Below are several entries. Transcribe exactly those lines that fall from the one with "Keep writing the" through the one with "return bulge +", end lines included.
start DATA IN THIS EXERCISE
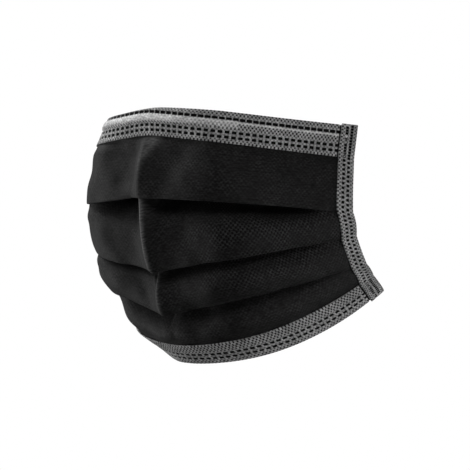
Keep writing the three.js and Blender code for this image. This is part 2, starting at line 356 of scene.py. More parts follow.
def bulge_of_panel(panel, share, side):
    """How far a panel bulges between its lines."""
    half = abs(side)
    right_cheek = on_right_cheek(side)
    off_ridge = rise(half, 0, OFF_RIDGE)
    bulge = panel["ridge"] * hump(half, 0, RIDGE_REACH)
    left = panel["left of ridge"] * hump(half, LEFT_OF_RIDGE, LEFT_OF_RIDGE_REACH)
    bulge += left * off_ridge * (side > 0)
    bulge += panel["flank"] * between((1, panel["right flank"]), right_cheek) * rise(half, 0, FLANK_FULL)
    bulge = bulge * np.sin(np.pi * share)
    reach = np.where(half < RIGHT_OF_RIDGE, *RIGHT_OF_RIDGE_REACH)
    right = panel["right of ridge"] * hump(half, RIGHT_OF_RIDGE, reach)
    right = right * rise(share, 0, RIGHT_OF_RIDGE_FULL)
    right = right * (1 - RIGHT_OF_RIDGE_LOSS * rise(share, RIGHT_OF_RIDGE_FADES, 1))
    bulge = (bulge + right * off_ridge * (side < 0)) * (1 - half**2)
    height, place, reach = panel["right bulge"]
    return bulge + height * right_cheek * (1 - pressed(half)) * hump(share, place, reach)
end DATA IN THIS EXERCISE
start DATA IN THIS EXERCISE
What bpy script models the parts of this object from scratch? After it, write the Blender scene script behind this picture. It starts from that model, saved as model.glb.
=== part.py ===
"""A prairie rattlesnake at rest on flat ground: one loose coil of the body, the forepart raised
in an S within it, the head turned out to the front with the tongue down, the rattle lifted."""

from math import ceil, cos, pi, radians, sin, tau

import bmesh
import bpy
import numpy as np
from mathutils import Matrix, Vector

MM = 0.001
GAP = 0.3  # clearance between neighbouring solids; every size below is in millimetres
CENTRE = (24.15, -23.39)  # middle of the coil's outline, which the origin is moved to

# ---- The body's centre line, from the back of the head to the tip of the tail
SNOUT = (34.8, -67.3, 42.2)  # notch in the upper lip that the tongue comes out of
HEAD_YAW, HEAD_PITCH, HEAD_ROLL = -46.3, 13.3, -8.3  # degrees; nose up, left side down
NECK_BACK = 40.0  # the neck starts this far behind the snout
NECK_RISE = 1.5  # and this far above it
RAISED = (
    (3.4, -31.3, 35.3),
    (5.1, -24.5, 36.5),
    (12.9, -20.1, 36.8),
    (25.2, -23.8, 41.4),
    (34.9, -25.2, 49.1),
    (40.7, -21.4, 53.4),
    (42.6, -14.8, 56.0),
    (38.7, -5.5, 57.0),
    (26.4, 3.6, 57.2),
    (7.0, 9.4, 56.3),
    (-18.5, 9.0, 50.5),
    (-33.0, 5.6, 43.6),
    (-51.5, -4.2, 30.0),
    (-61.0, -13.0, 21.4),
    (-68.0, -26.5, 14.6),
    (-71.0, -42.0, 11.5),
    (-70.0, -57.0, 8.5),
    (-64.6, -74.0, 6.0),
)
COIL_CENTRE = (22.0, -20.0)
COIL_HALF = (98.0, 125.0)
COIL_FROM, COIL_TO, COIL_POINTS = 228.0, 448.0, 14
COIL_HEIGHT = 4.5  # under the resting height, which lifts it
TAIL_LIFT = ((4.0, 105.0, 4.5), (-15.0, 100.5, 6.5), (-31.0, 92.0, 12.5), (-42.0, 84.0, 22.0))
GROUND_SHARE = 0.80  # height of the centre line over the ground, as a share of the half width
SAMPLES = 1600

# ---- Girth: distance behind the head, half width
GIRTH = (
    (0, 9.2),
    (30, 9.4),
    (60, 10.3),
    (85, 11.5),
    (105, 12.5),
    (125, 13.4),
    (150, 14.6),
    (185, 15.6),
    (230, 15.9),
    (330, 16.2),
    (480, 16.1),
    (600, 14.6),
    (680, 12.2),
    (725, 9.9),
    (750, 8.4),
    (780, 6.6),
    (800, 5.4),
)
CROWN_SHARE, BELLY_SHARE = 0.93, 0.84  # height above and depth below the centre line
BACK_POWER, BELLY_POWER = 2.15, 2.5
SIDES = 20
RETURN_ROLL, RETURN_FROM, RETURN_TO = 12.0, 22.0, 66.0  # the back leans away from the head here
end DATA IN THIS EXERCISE
RESULT:
Keep writing the three.js and Blender code for this image. This is part 2, starting at line 356 of scene.py. More parts follow.
def bulge_of_panel(panel, share, side):
    """How far a panel bulges between its lines."""
    half = abs(side)
    right_cheek = on_right_cheek(side)
    off_ridge = rise(half, 0, OFF_RIDGE)
    bulge = panel["ridge"] * hump(half, 0, RIDGE_REACH)
    left = panel["left of ridge"] * hump(half, LEFT_OF_RIDGE, LEFT_OF_RIDGE_REACH)
    bulge += left * off_ridge * (side > 0)
    bulge += panel["flank"] * between((1, panel["right flank"]), right_cheek) * rise(half, 0, FLANK_FULL)
    bulge = bulge * np.sin(np.pi * share)
    reach = np.where(half < RIGHT_OF_RIDGE, *RIGHT_OF_RIDGE_REACH)
    right = panel["right of ridge"] * hump(half, RIGHT_OF_RIDGE, reach)
    right = right * rise(share, 0, RIGHT_OF_RIDGE_FULL)
    right = right * (1 - RIGHT_OF_RIDGE_LOSS * rise(share, RIGHT_OF_RIDGE_FADES, 1))
    bulge = (bulge + right * off_ridge * (side < 0)) * (1 - half**2)
    height, place, reach = panel["right bulge"]
    return bulge + height * right_cheek * (1 - pressed(half)) * hump(share, place, reach)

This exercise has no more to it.